Design Note 17: Programming Pulse Generators for Flash Memories

Recently introduced “flash” memories add electrical chip-erasure and reprogramming to established EPROM technology. These features make them a cost effective and reliable alternative for updatable non-volatile memory. Utilizing the electrical program-erase capability requires linear circuitry techniques. The Intel 28F256 flash memory, built on the ETOX process, specifies programming operation with 12V or 12.75V (faster erase/program times) amplitude pulses. These “VP-P” amplitudes must fall within 1.6%, and excursions beyond 14.0V will damage the device.

Providing the VP-P pulse requires generating and controlling high voltages within the tightly specified limits. Figure 1’s circuit does this. When the VP-P command pulse goes low (trace A, Figure 2) the LT1072 switching regulator drives L1, producing high voltage. DC feedback occurs via R1 and R2, with AC roll-off controlled by C1 and R3-C2. The result is a smoothly rising VP-P pulse (trace B) which settles to the required value. The specified R1 values allow either 12V or 12.75V outputs. The 5.6V zener permits the output to return to 0V when the VP-P command goes high. It may be deleted in cases where a 4.5V minimum output is acceptable (see Intel 28F256 data sheet). The 0.1% resistors combine with the LT1072’s tight internal reference to eliminate circuit trimming requirements. Additionally, this circuit will not spuriously overshoot during power-up or down.

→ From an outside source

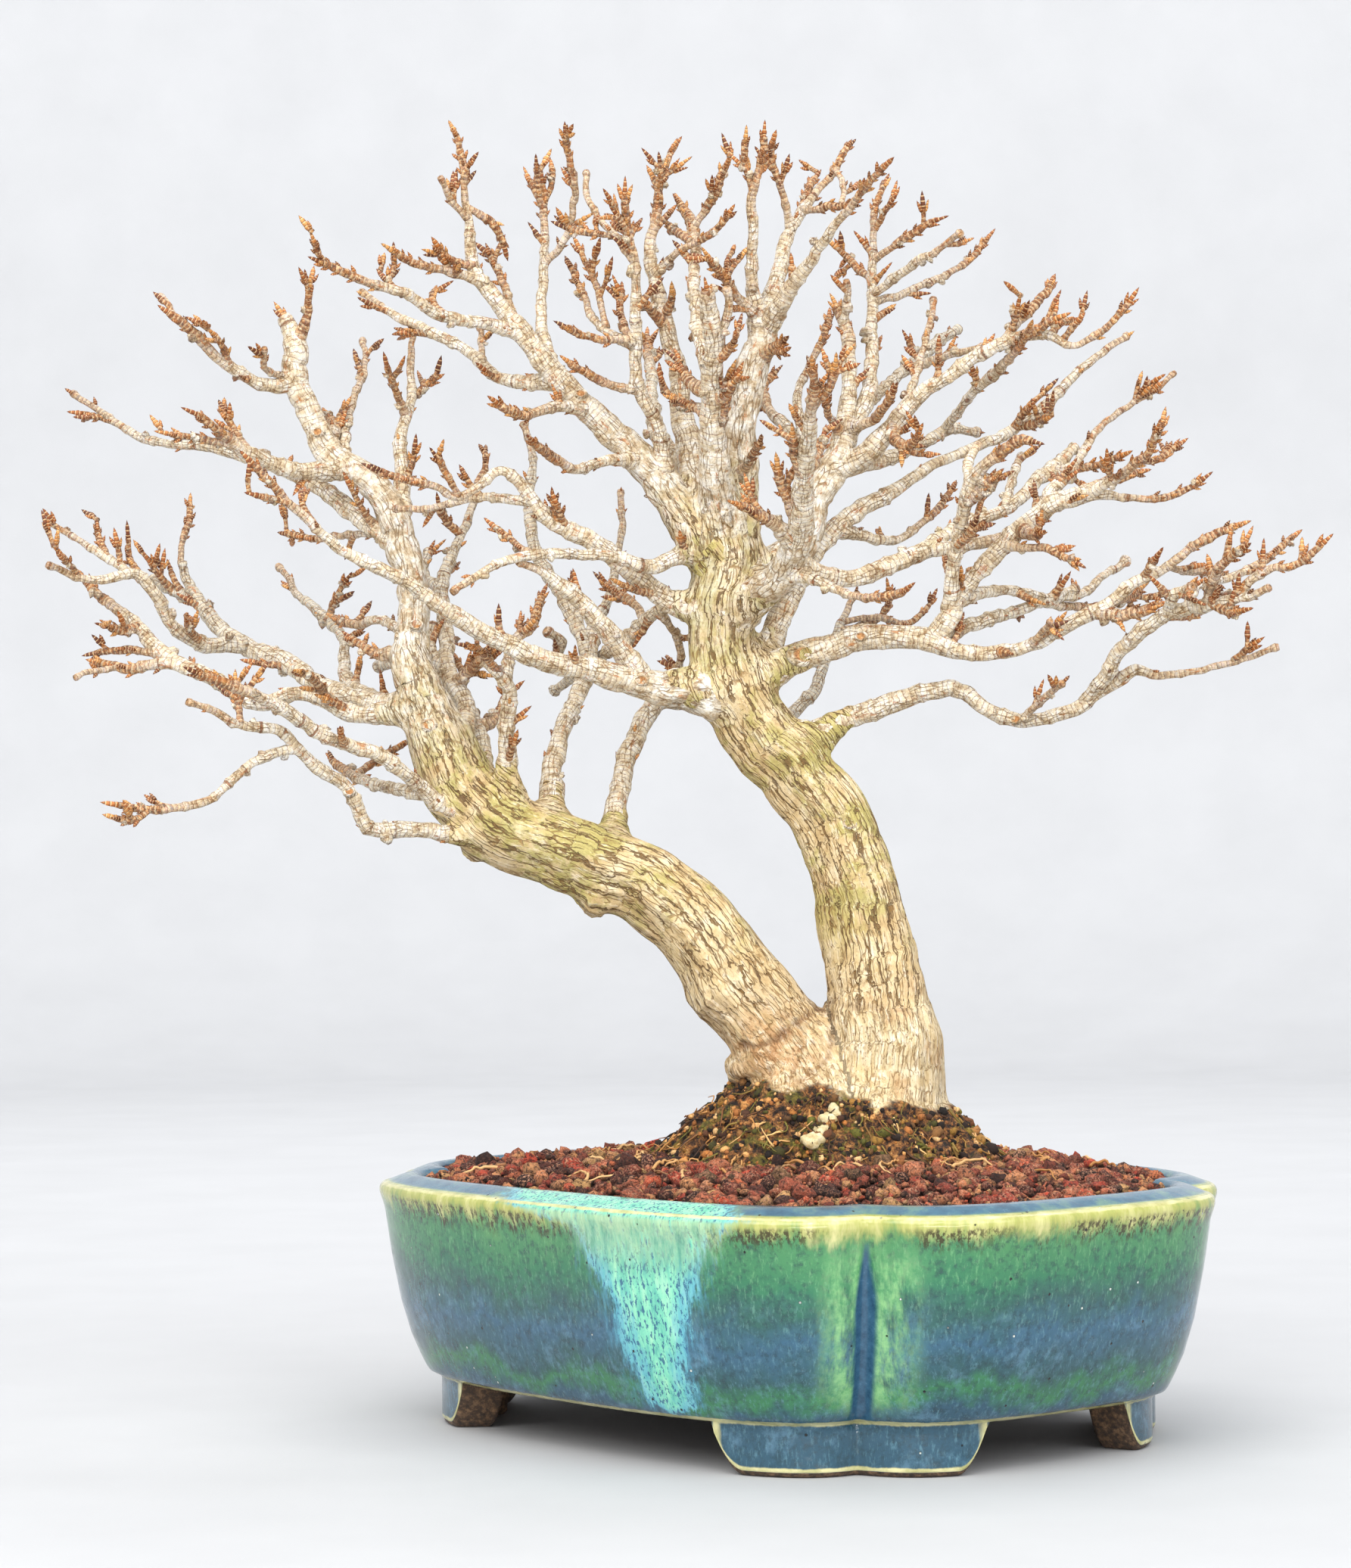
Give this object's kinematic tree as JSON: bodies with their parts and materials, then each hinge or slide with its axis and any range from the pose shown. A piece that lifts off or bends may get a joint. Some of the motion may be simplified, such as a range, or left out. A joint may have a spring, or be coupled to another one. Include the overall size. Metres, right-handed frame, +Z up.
{
  "type": "trident maple bonsai",
  "caption": "Bare twin-trunk maple bonsai with a broad twiggy crown, in a glazed four-lobed pot with soil, drain screens and wire clips.",
  "frame": {"origin": "middle of the whole object's bounding box, on the surface it stands on", "axes": "+Z up the tree, -Y towards the tree's front side, +X to the right of the front view"},
  "size_m": [0.3312, 0.2212, 0.3394],
  "materials": {
    "glazed_stoneware": "glossy glaze, slate blue and teal with green and yellow-green edges",
    "screen_net": "satin",
    "clip_wire": "brown anodised",
    "soil_grit": "dull porous grains",
    "maple_wood": "dry pale bark, reddish buds"
  },
  "bodies": {
    "root": {"pot": "glazed_stoneware", "drain_screen_1": "screen_net", "drain_screen_2": "screen_net", "drain_clip_1": "clip_wire", "drain_clip_2": "clip_wire", "soil": "soil_grit", "tree": "maple_wood"}
  },
  "joints": []
}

Figure 1. Basic Flash Memory VPP Pulse Generator.

Figure 1. Basic Flash Memory VPP Pulse Generator.

Figure 2. Waveforms for Basic Flash Memory Pulser.

Figure 2. Waveforms for Basic Flash Memory Pulser.

Figure 1’s repetition rate is limited because the regulator must fully rise and settle for each VP-P command. Figure 3’s circuit serves cases which require higher repetition rate VP-P pulses. Here, the switching regulator runs continuously, with the VP-P pulses generated by the A1-A2 loop. If desired, the “VP-P Lock” line can be driven, shutting down the regulator to preclude any possibility of inadvertent VP-P outputs. When VP-P Lock goes low (trace A, Figure 4) the LT1072 loop comes on (trace B), stabilizing at about 17V. Pulsing the VP-P command line low causes the 74C04 (trace C) to bias the LT1004 reference. The LT1004 clamps at 1.23V with A1 and A2 giving a scaled output (trace D). The 680pF capacitor controls loop slewing, eliminating overshoots. Figure 5 details the VP-P output. Trace A is the 74C04 output, with trace B showing clean VP-P characteristics. As in Figure 1, spurious VP-P outputs are suppressed during power-up or down. The diode path around A2 prevents overshoot during short circuit recovery.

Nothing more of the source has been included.